= TASK TO COMPLETE =
Can you reproduce the data beneath, keeping every line exact?

** START OF DATA LINES **

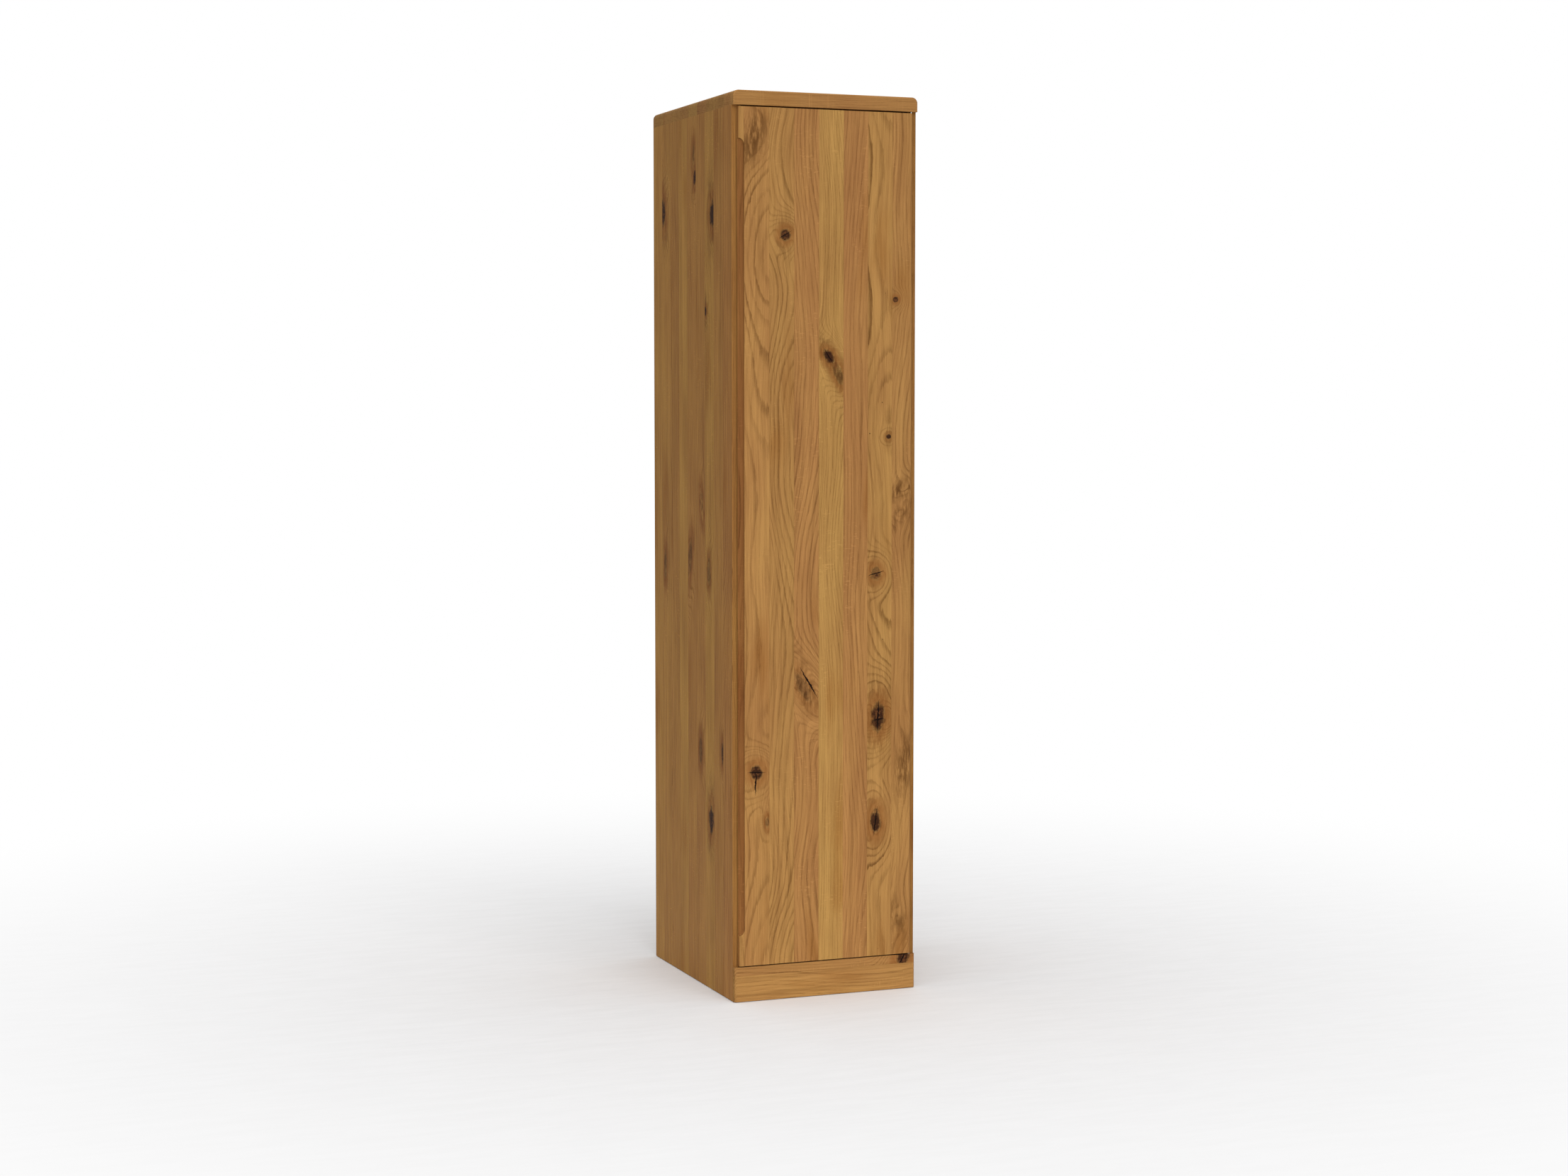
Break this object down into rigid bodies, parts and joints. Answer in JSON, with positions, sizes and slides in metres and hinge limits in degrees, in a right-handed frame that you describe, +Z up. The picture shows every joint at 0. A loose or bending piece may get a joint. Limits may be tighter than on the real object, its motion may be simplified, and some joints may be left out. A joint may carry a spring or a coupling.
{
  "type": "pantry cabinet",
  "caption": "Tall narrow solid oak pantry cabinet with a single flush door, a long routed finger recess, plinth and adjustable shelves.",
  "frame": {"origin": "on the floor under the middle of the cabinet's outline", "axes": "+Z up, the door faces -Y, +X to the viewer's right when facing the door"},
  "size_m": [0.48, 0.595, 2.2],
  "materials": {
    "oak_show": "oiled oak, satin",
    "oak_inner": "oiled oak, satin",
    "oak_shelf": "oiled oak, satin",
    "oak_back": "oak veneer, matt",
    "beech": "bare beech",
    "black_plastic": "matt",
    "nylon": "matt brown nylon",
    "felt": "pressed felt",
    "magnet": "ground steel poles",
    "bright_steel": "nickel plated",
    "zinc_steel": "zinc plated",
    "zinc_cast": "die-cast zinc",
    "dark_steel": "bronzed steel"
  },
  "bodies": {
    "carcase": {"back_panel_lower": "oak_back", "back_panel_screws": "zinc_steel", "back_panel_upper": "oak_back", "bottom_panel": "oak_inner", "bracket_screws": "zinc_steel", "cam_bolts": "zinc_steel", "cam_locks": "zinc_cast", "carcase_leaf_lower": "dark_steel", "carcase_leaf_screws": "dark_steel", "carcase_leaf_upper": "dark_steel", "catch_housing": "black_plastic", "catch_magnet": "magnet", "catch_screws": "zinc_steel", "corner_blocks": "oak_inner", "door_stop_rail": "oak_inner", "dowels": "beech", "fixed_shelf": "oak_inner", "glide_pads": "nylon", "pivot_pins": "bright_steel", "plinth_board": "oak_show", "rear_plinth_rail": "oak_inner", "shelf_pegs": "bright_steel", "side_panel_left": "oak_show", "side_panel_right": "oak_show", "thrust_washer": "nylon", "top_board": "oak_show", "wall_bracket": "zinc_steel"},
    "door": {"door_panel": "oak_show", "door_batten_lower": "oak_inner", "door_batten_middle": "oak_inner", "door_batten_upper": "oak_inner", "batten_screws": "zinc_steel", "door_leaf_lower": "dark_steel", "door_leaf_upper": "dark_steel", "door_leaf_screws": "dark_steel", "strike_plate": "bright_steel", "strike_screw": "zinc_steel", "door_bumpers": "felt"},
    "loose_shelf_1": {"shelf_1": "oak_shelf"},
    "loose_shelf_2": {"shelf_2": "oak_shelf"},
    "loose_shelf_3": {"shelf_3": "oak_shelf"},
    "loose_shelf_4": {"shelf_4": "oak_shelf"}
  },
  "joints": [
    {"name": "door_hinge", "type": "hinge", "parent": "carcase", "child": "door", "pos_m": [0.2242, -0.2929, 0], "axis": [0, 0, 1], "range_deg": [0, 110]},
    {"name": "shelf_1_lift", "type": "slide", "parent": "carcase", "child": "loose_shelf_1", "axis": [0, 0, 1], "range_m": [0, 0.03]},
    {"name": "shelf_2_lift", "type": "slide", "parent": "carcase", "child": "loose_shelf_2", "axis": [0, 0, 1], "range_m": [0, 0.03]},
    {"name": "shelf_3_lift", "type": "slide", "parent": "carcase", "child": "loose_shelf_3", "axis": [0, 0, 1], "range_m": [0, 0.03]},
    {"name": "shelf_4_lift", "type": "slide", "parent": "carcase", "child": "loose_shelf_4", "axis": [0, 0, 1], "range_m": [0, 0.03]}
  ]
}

** END OF DATA LINES **

= TASK ANSWER =
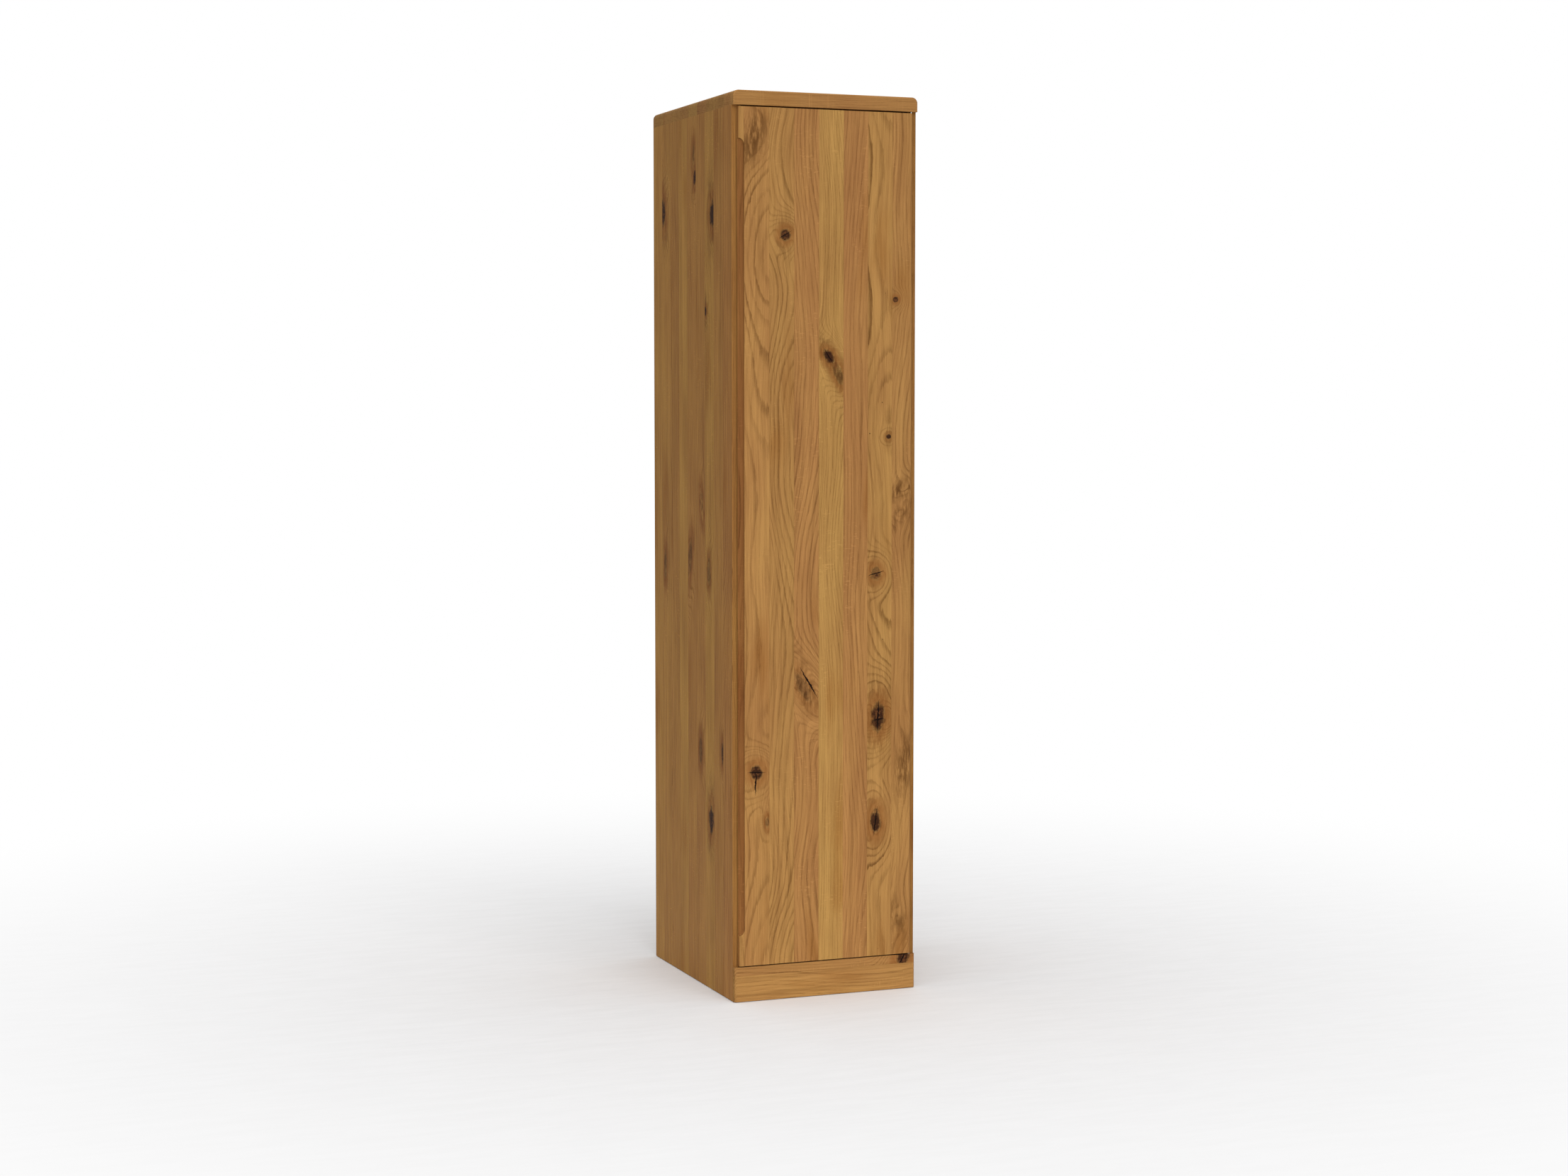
Break this object down into rigid bodies, parts and joints. Answer in JSON, with positions, sizes and slides in metres and hinge limits in degrees, in a right-handed frame that you describe, +Z up. The picture shows every joint at 0. A loose or bending piece may get a joint. Limits may be tighter than on the real object, its motion may be simplified, and some joints may be left out. A joint may carry a spring or a coupling.
{
  "type": "pantry cabinet",
  "caption": "Tall narrow solid oak pantry cabinet with a single flush door, a long routed finger recess, plinth and adjustable shelves.",
  "frame": {"origin": "on the floor under the middle of the cabinet's outline", "axes": "+Z up, the door faces -Y, +X to the viewer's right when facing the door"},
  "size_m": [0.48, 0.595, 2.2],
  "materials": {
    "oak_show": "oiled oak, satin",
    "oak_inner": "oiled oak, satin",
    "oak_shelf": "oiled oak, satin",
    "oak_back": "oak veneer, matt",
    "beech": "bare beech",
    "black_plastic": "matt",
    "nylon": "matt brown nylon",
    "felt": "pressed felt",
    "magnet": "ground steel poles",
    "bright_steel": "nickel plated",
    "zinc_steel": "zinc plated",
    "zinc_cast": "die-cast zinc",
    "dark_steel": "bronzed steel"
  },
  "bodies": {
    "carcase": {"back_panel_lower": "oak_back", "back_panel_screws": "zinc_steel", "back_panel_upper": "oak_back", "bottom_panel": "oak_inner", "bracket_screws": "zinc_steel", "cam_bolts": "zinc_steel", "cam_locks": "zinc_cast", "carcase_leaf_lower": "dark_steel", "carcase_leaf_screws": "dark_steel", "carcase_leaf_upper": "dark_steel", "catch_housing": "black_plastic", "catch_magnet": "magnet", "catch_screws": "zinc_steel", "corner_blocks": "oak_inner", "door_stop_rail": "oak_inner", "dowels": "beech", "fixed_shelf": "oak_inner", "glide_pads": "nylon", "pivot_pins": "bright_steel", "plinth_board": "oak_show", "rear_plinth_rail": "oak_inner", "shelf_pegs": "bright_steel", "side_panel_left": "oak_show", "side_panel_right": "oak_show", "thrust_washer": "nylon", "top_board": "oak_show", "wall_bracket": "zinc_steel"},
    "door": {"door_panel": "oak_show", "door_batten_lower": "oak_inner", "door_batten_middle": "oak_inner", "door_batten_upper": "oak_inner", "batten_screws": "zinc_steel", "door_leaf_lower": "dark_steel", "door_leaf_upper": "dark_steel", "door_leaf_screws": "dark_steel", "strike_plate": "bright_steel", "strike_screw": "zinc_steel", "door_bumpers": "felt"},
    "loose_shelf_1": {"shelf_1": "oak_shelf"},
    "loose_shelf_2": {"shelf_2": "oak_shelf"},
    "loose_shelf_3": {"shelf_3": "oak_shelf"},
    "loose_shelf_4": {"shelf_4": "oak_shelf"}
  },
  "joints": [
    {"name": "door_hinge", "type": "hinge", "parent": "carcase", "child": "door", "pos_m": [0.2242, -0.2929, 0], "axis": [0, 0, 1], "range_deg": [0, 110]},
    {"name": "shelf_1_lift", "type": "slide", "parent": "carcase", "child": "loose_shelf_1", "axis": [0, 0, 1], "range_m": [0, 0.03]},
    {"name": "shelf_2_lift", "type": "slide", "parent": "carcase", "child": "loose_shelf_2", "axis": [0, 0, 1], "range_m": [0, 0.03]},
    {"name": "shelf_3_lift", "type": "slide", "parent": "carcase", "child": "loose_shelf_3", "axis": [0, 0, 1], "range_m": [0, 0.03]},
    {"name": "shelf_4_lift", "type": "slide", "parent": "carcase", "child": "loose_shelf_4", "axis": [0, 0, 1], "range_m": [0, 0.03]}
  ]
}